Coral bean blooms better in sun. Last year the spot it was in was so overshadowed by trees that it didn’t bloom at all. Now that I’ve cut down the Chinaberry tree it’s getting both early morning and mid-afternoon sun and flowering better.

Coral bean is not a child-friendly plant. It is quite thorny and its seeds are poisonous.

Garden History

2009-06-10
Suffering from neglect. Cut back all the dead branches which is almost 2/3s at the top. There is some new growth near the base, with buds. Topdress with two tubs of sifted compost, an inch of Revitalizer, and 3 handfuls of bone meal. Fork in and pull up big dry clods of clay. After it is well worked in, water, and mulch with Texas native hardwood mulch.

2009-08-16
The coral bean looked like it was recovering but in the last two weeks it just died back. AJM cut it back to the ground with the reciprocating saw. I have a slim hope that, like in a hard freeze, it might come back from the roots.
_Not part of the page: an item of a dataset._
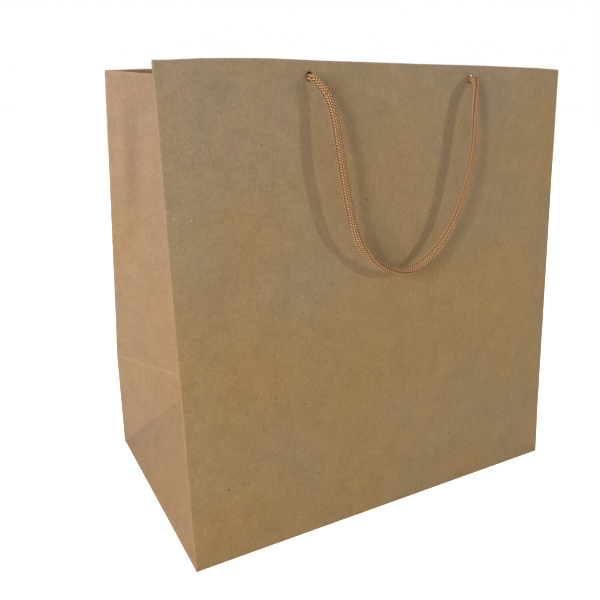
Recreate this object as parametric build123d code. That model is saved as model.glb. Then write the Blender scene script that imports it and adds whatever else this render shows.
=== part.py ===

But, the stump looks pretty dead. R.I.P.

Iris ‘Silverado’

Two small stems of the bearded iris ‘Silverado’ bloomed for May Day. I want to say that ‘Silverado’ has never been very vigorous in my garden but photographic evidence contradicts me. Apparently I had quite a good stand of it in 2003 before I divided it and moved it. The three large rhizomes I’d bought from Schreiner’s Iris in 1999 had multiplied to 12 crowded small ones.

Schreiner’s bred ‘Silverado’ and introduced it to the iris world in 1987 where it took award after award, winning the highest honor, the Dykes Medal, in 1994. The color is the palest silvery blue with the slightest hint of lavender. The color glimmers in the mist or moonlight but washes out in glaring sunlight. The blooms are full and ruffled without the over-the-top frilliness of some modern irises. The standards and the falls are proportionately balanced.